How to Pay Off Debt:
- List Your Debts: Write down all your debts, including credit cards, loans, and mortgages. Note the interest rates for each.
- Pay Off High-Interest Debt First: Start by focusing on high-interest debt, like credit cards. Once you pay it off, move to the next highest-interest debt.
- Debt Snowball vs. Debt Avalanche:
- Debt Snowball: Pay off your smallest debts first, then move to the next smallest. This method provides quick wins and builds momentum.
- Debt Avalanche: Pay off the debts with the highest interest rates first. This method saves you more money in interest over time.
- Avoid New Debt: While paying off existing debt, avoid taking on new debt. This means using cash or debit cards instead of credit cards when possible.
Step 6: Invest for the Future
Once you’ve established an emergency fund and paid off high-interest debt, it’s time to start investing for your future. Investing helps your money grow over time, so you can reach your long-term goals, such as retirement or buying a home.
How to Start Investing:
- Retirement Accounts: Contribute to retirement accounts like a 401(k) or an IRA. These accounts offer tax benefits and are designed to help you save for retirement.
- Stocks, Bonds, and Mutual Funds: Invest in a mix of stocks, bonds, and mutual funds. A diversified portfolio helps reduce risk and increase the potential for returns.
- Start Early: The earlier you start investing, the more time your money has to grow through compound interest.
- Automatic Contributions: Set up automatic contributions to your investment accounts. This ensures that you’re saving consistently without thinking about it.
Step 7: Review and Adjust Your Plan Regularly
Financial planning is not a one-time task—it’s an ongoing process. Life changes, and so do your financial goals. That’s why it’s important to review your plan regularly and make adjustments as needed.
How to Review Your Plan:
- Check Your Progress: Every few months, review your financial goals to see how far you’ve come. Are you on track to meet your targets?
- Adjust for Changes: If you get a raise, take on new expenses, or reach a major milestone (such as paying off a debt), update your budget and goals accordingly.

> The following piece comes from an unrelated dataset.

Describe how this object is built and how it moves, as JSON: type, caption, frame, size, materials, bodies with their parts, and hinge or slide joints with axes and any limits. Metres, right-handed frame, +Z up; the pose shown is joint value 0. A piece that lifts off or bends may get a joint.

- Celebrate Successes: Don’t forget to celebrate when you hit your financial goals. Acknowledge your hard work and use that momentum to stay motivated.
Conclusion
Financial planning is all about setting goals, creating a roadmap, and staying disciplined. By understanding your current financial situation, setting clear goals, building an emergency fund, paying off debt, and investing for the future, you can take control of your financial future and work toward achieving your dreams.
The most important thing to remember is that financial planning is a journey, not a destination. It requires patience, consistency, and regular adjustments. But with a solid plan in place, you can take confident steps toward financial freedom and long-term success.